The overall shape of this is promising. It uses three ideas.

  • the detective story was invented as a response to Darwinism and the fears of Victorian society; because there was the threat of universal explanation through ‘science,‘ free will vanished. So at the same time that Conan Doyle was created a superlogical observer, many others (and indeed including himself) were flocking to supernatural believes. (We still see this today.) So it makes great sense to have our detective be the greatest logician in the land. He is indeed an emeritus at Oxford, struggling with the limits of logic. Logic is presented here in the intelligent sense of mathematical logic and though they get Wittgenstein wrong, the conceptual placement is right.
  • one thread of this is the supposed dramatic conflict between passions of the mind and the flesh. This is a pretty common notion with mathematicians in films, something akin to evil mania underlying brilliant scientists. The reason we tolerate it is because it helps to move passion of vision into a space that can be conveyed by film. For many mathematicians, insight can as often be orgasmic as ecstatic, so at least the intent works.
  • detective stories these days have to have clever twists and more than one reveal and false ending. This has some particularly clever twists, in some measure related to the two threads above.

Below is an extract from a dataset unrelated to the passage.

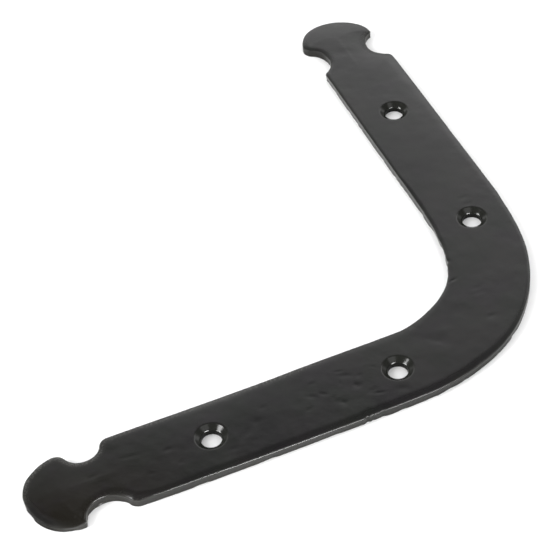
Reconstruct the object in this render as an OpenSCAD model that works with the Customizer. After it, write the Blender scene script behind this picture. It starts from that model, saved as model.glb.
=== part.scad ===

All in all, though the execution isn’t glorious, the elements add by merely existing. But then for me it was terrific because of what I bring to it. I know many of the places where this was filmed, and I know characters somewhat like everyone depicted. But it is the actors that expanded this way beyond its bounds.

Let’s start with the love interest, a woman who fell in love with two mathematicians and regrets it. This is something of an anchor for me because this is played by the woman who was ‘her‘ in ‘Talk to Her.‘ She had allure and mystery in that film that was so overwhelming she carried it to here, though the photography is not friendly to her. The faces are lit will stark lighting on one side as if we are supposed to get the idea of hidden identity.

There is an older woman, a mathematical curmudgeon. She is played by a 71 year old actress, with a distinctive face and manor. She was the anchor of a famous film ‘Peeping Tom‘ where she was the innocent redhead target. (All the women in that Powell film were, including his lover.) This self-referential film was so controversial that the director was blackballed. You can never see this woman, still lovely, without recalling that role.

Oh gosh, and thrown in we have Frodo Baggins and Princess Irulan Corrino! Wow, talk about a mix! But everyone seems to have been cast knowing these associations.

Posted in 2011

Ted’s Evaluation — 3 of 3: Worth watching.